1. A method for controlling a reactive voltage, comprising:

determining a system operating short-circuit capacity ratio, based on a short-circuit capacity of system operation and a rated power of a new-energy power station;

determining a proportional coefficient and an integral coefficient for a proportional-integral algorithm, based on a range in which the system operating short-circuit capacity ratio is located; and

controlling the reactive voltage by using the proportional-integral algorithm based on the proportional coefficient and the integral coefficient.

2. The method according to claim 1, further comprising:

acquiring an electrical quantity on a high-voltage side or a low-voltage side of the new-energy power station; and

calculating the short-circuit capacity of system operation based on the electrical quantity.

3. The method according to claim 2, wherein:

the acquiring an electrical quantity on a high-voltage side or a low-voltage side of the new energy power station comprises:

acquiring the electrical quantity at a current time instant and the electrical quantity at a previous time instant on the high-voltage side or the low-voltage side of the new-energy power station, wherein the electrical quantity comprises an active power, a reactive power, and a voltage; and

the calculating the short-circuit capacity of system operation based on the electrical quantity comprises:

calculating the short-circuit capacity of system operation based on the electrical quantity at the current time instant and the electrical quantity at the previous time instant.

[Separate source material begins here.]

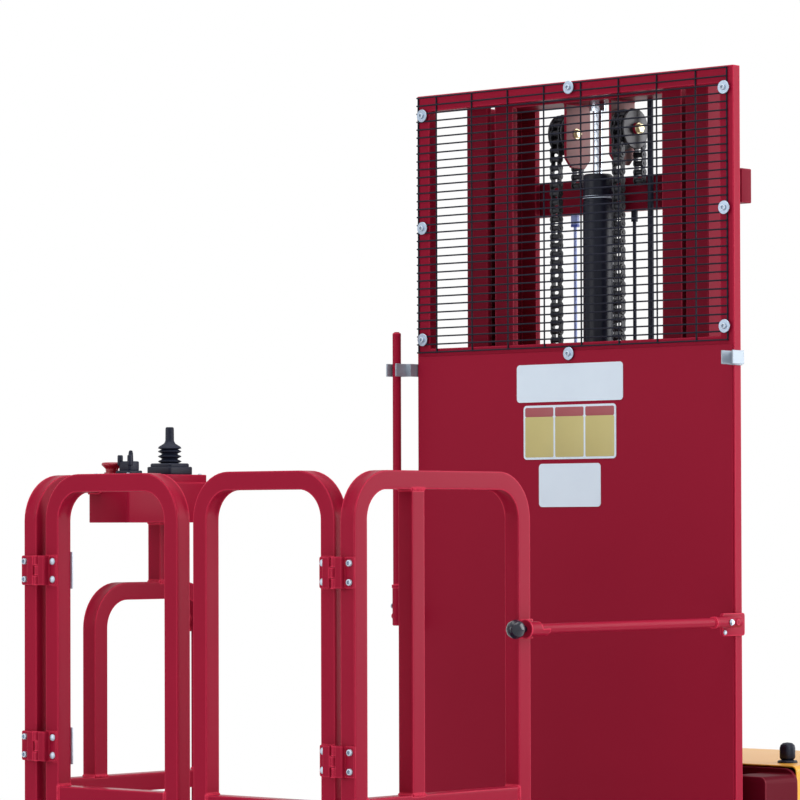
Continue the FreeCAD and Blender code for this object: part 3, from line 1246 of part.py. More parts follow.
# Drive axles in the arches and the drive wheels on them
axle_right = turned("drive_axle_right", (ZERO, s.drive_y, s.drive_round), "X", [
    (arch_in, ZERO), (arch_in, s.drive_flange),
    (arch_in + s.drive_flange_thick, s.drive_flange), (arch_in + s.drive_flange_thick, s.drive_axle),
    (drive_x + s.drive_wide / 2 - s.drive_nut_high, s.drive_axle),
    (drive_x + s.drive_wide / 2 - s.drive_nut_high, s.drive_nut),
    (drive_x + s.drive_wide / 2, s.drive_nut), (drive_x + s.drive_wide / 2, ZERO),
])
keep("drive_axles", both_sides("drive_axles", axle_right))


def wheel(name, x, y, radius, wide, rim, dish, hub, hole, edge):
    """A solid tyre on a dished wheel centre, turned about its axle."""
    half = wide / 2
    web = half - dish
    return turned(name, (x, y, radius), "X", [
        (-web, hole), (web, hole), (web, hub), (web - dish, hub + dish), (web - dish, rim - dish),
        (half - edge / 4, rim), (half, rim + edge / 2), (half, radius - edge), (half - edge, radius),
        (edge - half, radius), (-half, radius - edge), (-half, rim + edge / 2),
        (edge / 4 - half, rim), (dish - web, rim - dish), (dish - web, hub + dish), (-web, hub),
    ])


for label, side in (("left", -1), ("right", 1)):
    keep("drive_wheel_" + label,
         wheel("drive_wheel_" + label, drive_x * side, s.drive_y, s.drive_round, s.drive_wide,
               s.drive_rim, s.drive_dish, s.drive_hub, s.drive_axle + s.drive_play, s.tyre_edge))

# Castors: a crown and two legs that trail back to the axle, and the wheel between them
for label, side in (("left", -1), ("right", 1)):
    middle = castor_x * side
    axle_y = s.castor_y + s.castor_trail
    swivel_top = s.side_rail_low - s.castor_plate
    crown_top = s.fork_crown_low + s.fork_crown
    axle_half = s.fork_in + s.fork_thick + s.fork_axle_over
    fork_parts = [
        round_bar("fork_crown_" + label, "Z", (middle, s.castor_y, s.fork_crown_low),
                  s.fork_crown_round, s.fork_crown),
        round_bar("fork_swivel_" + label, "Z", (middle, s.castor_y, crown_top), s.swivel_round,
                  swivel_top - crown_top),
        round_bar("fork_axle_" + label, "X",
                  (middle - axle_half, axle_y, s.castor_round), s.castor_axle, axle_half * 2),
    ]
    for leg, start in (("in", middle - s.fork_in - s.fork_thick), ("out", middle + s.fork_in)):
        arm = doc.addObject("PartDesign::Body", "fork_leg_%s_%s" % (leg, label))
        half = s.fork_shoulder
        pad(arm, "fork_leg_plate_%s_%s" % (leg, label), "X", start, s.fork_thick, [[
            (s.castor_y - half, crown_top), (s.castor_y - half, s.fork_crown_low - s.fork_crown),
            (axle_y - s.fork_foot, s.castor_round), (axle_y - s.fork_foot, s.castor_round - s.fork_foot),
            (axle_y + s.fork_foot, s.castor_round - s.fork_foot), (axle_y + s.fork_foot, s.castor_round),
            (s.castor_y + half, s.fork_crown_low - s.fork_crown), (s.castor_y + half, crown_top),
        ]])
        fork_parts.append(arm)
    keep("castor_fork_" + label, fuse("castor_fork_" + label, fork_parts))
    keep("castor_wheel_" + label,
         wheel("castor_wheel_" + label, middle, axle_y, s.castor_round, s.castor_wide,
               s.castor_rim, s.castor_dish, s.castor_hub, s.castor_axle + s.drive_play, s.tyre_edge))

# Build, check every object, and write each node
doc.recompute()
problems = []
for item in doc.Objects:
    if "Invalid" in item.State or "Error" in item.State:
        problems.append(item.Name + " " + ",".join(item.State))
for item in NODES:
    if item.Shape.isNull() or not item.Shape.isValid():
        problems.append(item.Label + " has no valid shape")
if problems:
    raise RuntimeError("; ".join(problems))
os.makedirs("parts", exist_ok=True)
for item in NODES:
    item.Shape.exportStep("parts/%s.step" % item.Label)
    box = item.Shape.BoundBox
    print("%-20s %7.0f..%-6.0f %7.0f..%-6.0f %7.0f..%-6.0f solids %d volume %.0f cm3" % (
        item.Label, box.XMin, box.XMax, box.YMin, box.YMax, box.ZMin, box.ZMax,
        len(item.Shape.Solids), item.Shape.Volume / 1000))
print(len(NODES), "nodes")
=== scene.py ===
import json
import math

import bmesh
import bpy
import numpy as np
from bpy.props import FloatProperty, FloatVectorProperty, PointerProperty
from mathutils import Matrix, Vector

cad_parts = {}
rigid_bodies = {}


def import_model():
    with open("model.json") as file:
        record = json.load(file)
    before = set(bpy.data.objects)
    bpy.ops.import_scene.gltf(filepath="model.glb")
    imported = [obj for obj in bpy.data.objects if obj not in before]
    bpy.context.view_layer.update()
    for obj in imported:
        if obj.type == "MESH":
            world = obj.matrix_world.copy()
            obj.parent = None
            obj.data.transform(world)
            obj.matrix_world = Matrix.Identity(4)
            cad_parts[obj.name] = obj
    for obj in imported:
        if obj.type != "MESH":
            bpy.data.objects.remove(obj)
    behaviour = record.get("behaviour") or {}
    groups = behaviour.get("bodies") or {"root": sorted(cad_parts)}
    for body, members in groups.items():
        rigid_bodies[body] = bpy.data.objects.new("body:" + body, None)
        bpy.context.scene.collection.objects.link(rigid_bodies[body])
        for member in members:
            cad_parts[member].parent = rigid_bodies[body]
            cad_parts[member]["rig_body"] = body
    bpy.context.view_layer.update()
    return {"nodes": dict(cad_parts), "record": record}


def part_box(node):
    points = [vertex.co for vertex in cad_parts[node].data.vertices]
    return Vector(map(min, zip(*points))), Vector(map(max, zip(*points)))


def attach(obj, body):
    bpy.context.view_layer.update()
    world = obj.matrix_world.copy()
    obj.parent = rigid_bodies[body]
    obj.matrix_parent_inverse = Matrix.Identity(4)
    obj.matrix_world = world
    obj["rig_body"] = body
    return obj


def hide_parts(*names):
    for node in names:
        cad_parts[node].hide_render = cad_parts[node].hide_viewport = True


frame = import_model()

bl_info = {
    "name": "Order picker truck",
    "version": (1, 0, 0),
    "blender": (4, 5, 0),
    "location": "3D View > Sidebar > Order picker",
    "description": "Dresses the order picker truck: cage, gates, mast guard, mast, hood and wheels",
    "category": "Object",
}

SIDES = (("left", -1.0), ("right", 1.0))


# Properties

def length(name, value, note):
    """A length in metres that a user may change."""
    return FloatProperty(name=name, description=note, default=value, min=0.0, precision=4,
                         unit="LENGTH", subtype="DISTANCE")


def tint(name, value, note):
    """A colour that a user may change."""
    return FloatVectorProperty(name=name, description=note, default=value, size=3, min=0.0,
                               max=1.0, subtype="COLOR")


class CageSizes(bpy.types.PropertyGroup):
    tube: length("Rail tube", 0.030, "Width of the square tube of rails and gates")
    tube_corner: length("Tube corner", 0.0012, "Radius of the tube's own corners")
    bend: length("Bend", 0.078, "Outside radius of the bent tube")
    dent: length("Dent", 0.0042, "How far the tube wall sinks in at a bend")
    gate: length("Gate", 0.312, "Width of one gate over its tubes")
    middle_post: length("Middle post", 0.136, "From the corner post's face to the middle post's")
    mid_rail: length("Middle rail", 0.585, "Top of the middle rail over the deck")
    loop: length("Low loop", 0.916, "Top of the left loop over the deck")
    bead: length("Weld", 0.0024, "Radius of the weld beads")
    edge: length("Edge", 0.0015, "Rounding of cut plate edges")


class HingeSizes(bpy.types.PropertyGroup):
    axis: length("Hinge axis", 0.3385, "Hinge axis from the middle of the truck")
    cover: length("Cover", 0.021, "Half width of the raised cover")
    slot: length("Slot", 0.0056, "Half gap between the cover halves")
    leaf: length("Leaf", 0.038, "Axis to the inner end of the gate leaf")
    flange: length("Flange", 0.041, "Axis to the outer end of the post flange")
    knuckle: length("Knuckle", 0.005, "Radius of the knuckle")
    thick: length("Sheet", 0.004, "Thickness of the hinge sheet")


class GuardSizes(bpy.types.PropertyGroup):
    wire: length("Mesh wire", 0.003, "Diameter of the mesh wire")
    row: length("Mesh row", 0.015, "Distance between level wires")
    column: length("Mesh column", 0.087, "Distance between upright wires")
    washer: length("Washer", 0.012, "Radius of the washers that hold the mesh")
    rail: length("Guard rail", 0.030, "Face width of the guard frame's tubes")


class BarSizes(bpy.types.PropertyGroup):
    sleeve: length("Sleeve", 0.077, "Length of the sleeve round a drop bar's pivot end")
    pivot_back: length("Behind the pivot", 0.018, "Bar's end behind its pivot")
    bolt_ahead: length("Bolt", 0.019, "Clamp bolt in front of the pivot")
    bolt: length("Bolt head", 0.0048, "Radius of the bolt heads on sleeve and bracket")
    stem: length("Knob stem", 0.0055, "Radius of a latch knob's stem")
    bracket: length("Bracket", 0.006, "Thickness of a bracket")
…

4. The method according to any one of claims I to 3, wherein the determining a proportional coefficient and an integral coefficient for a proportional-integral algorithm, based on a range in which the system operating short-circuit capacity ratio is located comprises:

determining that the system operating short-circuit capacity ratio is valid, in response to the system operating short-circuit capacity ratio being greater than a predetermined threshold.

5. The method according to claim 4, wherein the determining a proportional coefficient and an integral coefficient for a proportional-integral algorithm, based on a range in which the system operating short-circuit capacity ratio is located comprises:

determining different proportional coefficients and different integral coefficients for different ranges, respectively, in which the system operating short-circuit capacity ratio is located.

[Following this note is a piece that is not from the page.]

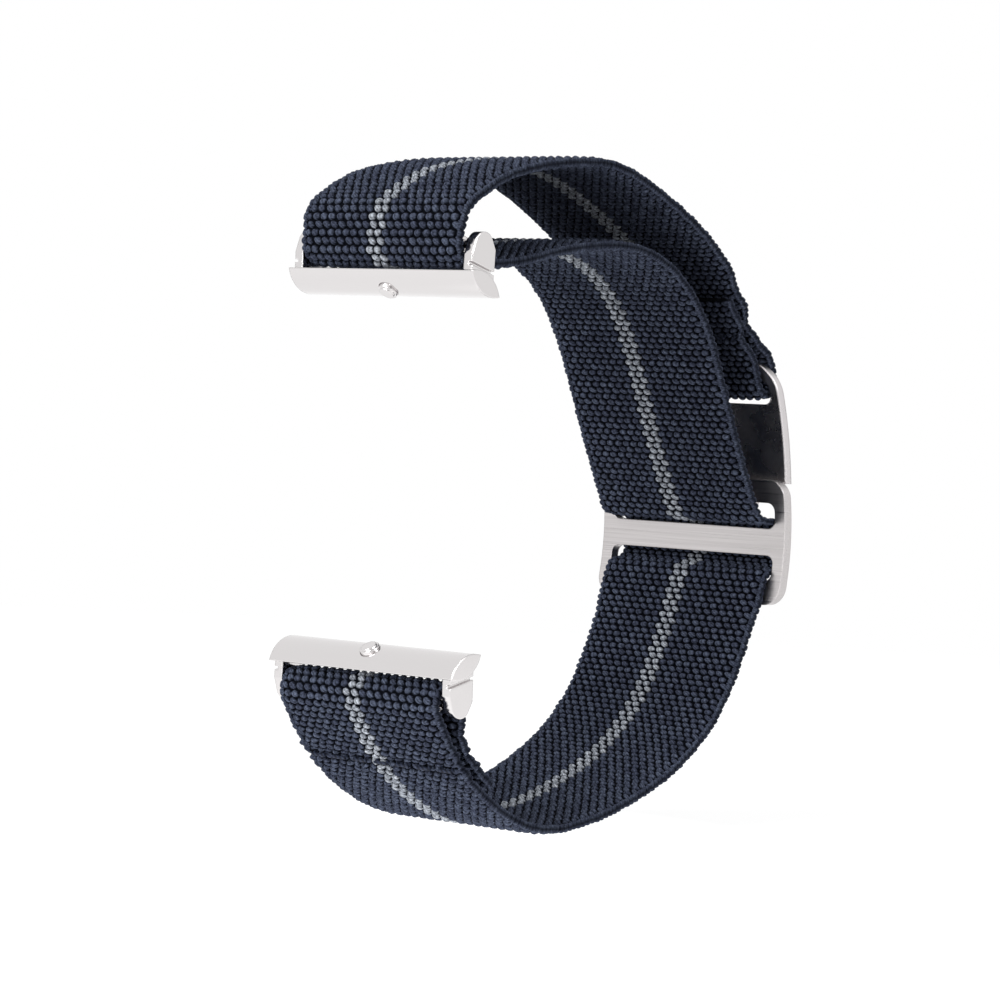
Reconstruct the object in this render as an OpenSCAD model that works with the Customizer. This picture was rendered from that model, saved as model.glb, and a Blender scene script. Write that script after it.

6. The method according to claim 5, wherein:

the proportional coefficient and the integral coefficient for the proportional-integral algorithm are determined to be a first proportional coefficient and a first integral coefficient, respectively, in a case that the system operating short-circuit capacity ratio is greater than a first predetermined value;

the proportional coefficient and the integral coefficient for the proportional-integral algorithm are determined to be a second proportional coefficient and a second integral coefficient, respectively, in a case that the system operating short-circuit capacity ratio is greater than a second predetermined value and less than or equal to the first predetermined value; and

the proportional coefficient and the integral coefficient for the proportional-integral algorithm are determined to be a third proportional coefficient and a third integral coefficient, respectively, in a case that the system operating short-circuit capacity ratio is greater than a third predetermined value and less than or equal to the second predetermined value.

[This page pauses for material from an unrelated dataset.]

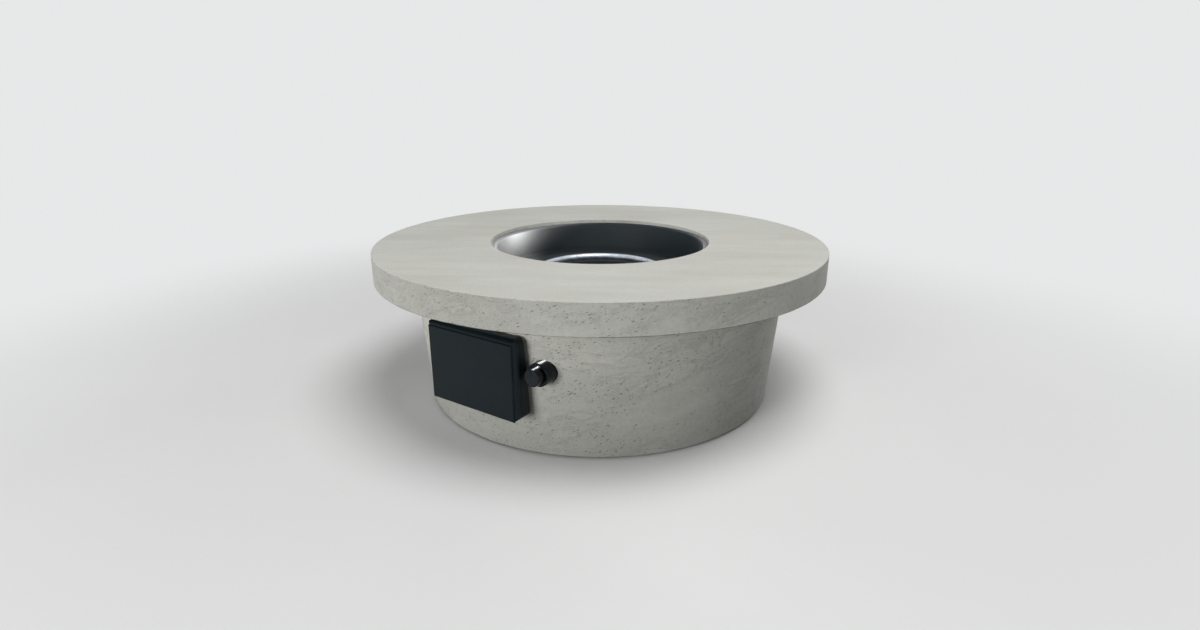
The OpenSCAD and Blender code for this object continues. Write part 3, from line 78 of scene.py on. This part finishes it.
def spread(tree, value, out_low, out_high):
    """The middle part of a noise mapped evenly to out_low..out_high."""
    return ramp(tree, value, 0.3, 0.7, out_low, out_high, smooth=False)


def axis_part(tree, vector, axis):
    return add(tree, "ShaderNodeSeparateXYZ", {0: vector}).outputs[axis]


def mix_color(tree, factor, a, b, blend="MIX"):
    node = add(tree, "ShaderNodeMix", {0: factor, 6: a, 7: b}, data_type="RGBA", blend_type=blend)
    return node.outputs[2]


def shaded(tree, color, shade):
    """The colour times a grey shade."""
    grey = add(tree, "ShaderNodeCombineColor", {0: shade, 1: shade, 2: shade}).outputs[0]
    return mix_color(tree, 1.0, color, grey, "MULTIPLY")


def noise(tree, vector, scale, detail=2.0, rough=0.5, distortion=0.0):
    node = add(
        tree, "ShaderNodeTexNoise",
        {"Vector": vector, "Scale": scale, "Detail": detail, "Roughness": rough, "Distortion": distortion},
    )
    return node.outputs["Fac"]


def scaled(tree, vector, factors, shift):
    return add(
        tree, "ShaderNodeMapping", {"Vector": vector, "Scale": factors, "Location": shift}
    ).outputs["Vector"]


def turned_about_z(tree, vector, angle):
    return add(
        tree, "ShaderNodeVectorRotate", {"Vector": vector, "Angle": angle}, rotation_type="Z_AXIS"
    ).outputs[0]


def bump(tree, height, distance, strength=1.0):
    inputs = {"Height": height, "Distance": distance, "Strength": strength}
    return add(tree, "ShaderNodeBump", inputs).outputs["Normal"]


def material(name):
    """A new material: (material, tree, principled shader, object coordinates)."""
    mat = bpy.data.materials.new(name)
    mat.use_nodes = True
    tree = mat.node_tree
    tree.nodes.clear()
    shader = add(tree, "ShaderNodeBsdfPrincipled")
    out = add(tree, "ShaderNodeOutputMaterial")
    tree.links.new(shader.outputs[0], out.inputs["Surface"])
    coords = add(tree, "ShaderNodeTexCoord").outputs["Object"]
    return mat, tree, shader, coords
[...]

7. The method according to claim 1, wherein the controlling the reactive voltage by using the proportional-integral algorithm based on the proportional coefficient and the integral coefficient comprises:

determining a deviation between a target reactive voltage and an actual reactive voltage as an input to the proportional-integral algorithm to generate a control instruction for a reactive source of the new-energy power station, and transmitting the control instruction to the reactive source, to control the actual reactive voltage to approach to the target reactive voltage.

8. A computer-readable storage medium, storing instructions or codes, wherein:

the instructions or codes, when executed by a processor, implement the method according to any one of claims I to 7.

9. A device for controlling a reactive voltage, comprising:

a module for determining a system operating short-circuit capacity ratio, configured to calculate a system operating short-circuit capacity ratio based on a short-circuit capacity of system operation and a rated power of a new-energy power station; a coefficient determining module, configured to determine a proportional coefficient and an integral coefficient for a proportional-integral controller based on a range in which the system operating short-circuit capacity ratio is located; and a reactive-voltage control module, configured to control the reactive voltage by using the proportional-integral controller based on the proportional coefficient and the integral coefficient.

10. The device according to claim 9, further comprising:

a detecting module, configured to acquire an electrical quantity on a high-voltage side or a low-voltage side of the new-energy power station; and

a calculating module, configured to calculate the short-circuit capacity of system operation based on the electrical quantity.

11. The device according to claim 9 or 10, wherein the coefficient determining module is further configured to:

determine that the system operating short-circuit capacity ratio is valid, in response to the system operating short-circuit capacity ratio being greater than a predetermined threshold.

12. The device according to claim 11, wherein the coefficient determining module is further configured to:

determine the proportional coefficient and the integral coefficient for the proportional integral controller to be a first proportional coefficient and a first integral coefficient, respectively, in a case that the system operating short-circuit capacity ratio is greater than afirst predetermined value;

determine the proportional coefficient and the integral coefficient for the proportional integral controller to be a second proportional coefficient and a second integral coefficient, respectively, in a case that the system operating short-circuit capacity ratio is greater than a second predetermined value and less than or equal to the first predetermined value; and

determine the proportional coefficient and the integral coefficient for the proportional integral controller to be a third proportional coefficient and a third integral coefficient, respectively, in a case that the system operating short-circuit capacity ratio is greater than a third predetermined value and less than or equal to the second predetermined value.

13. A computing device, comprising:

a processor; and

a computer-readable storage medium, storing instructions or codes; wherein

the instructions or the codes, when executed by the processor, configure the processor to perform the method for controlling a reactive voltage according to any one of claims 1 to 7.

14. A system for controlling a wind power plant, comprising the device according to any one of claims 9 to 12.

15. The system according to claim 14, wherein the system is an automatic voltage control system or a voltage/var management platform for the wind power plant.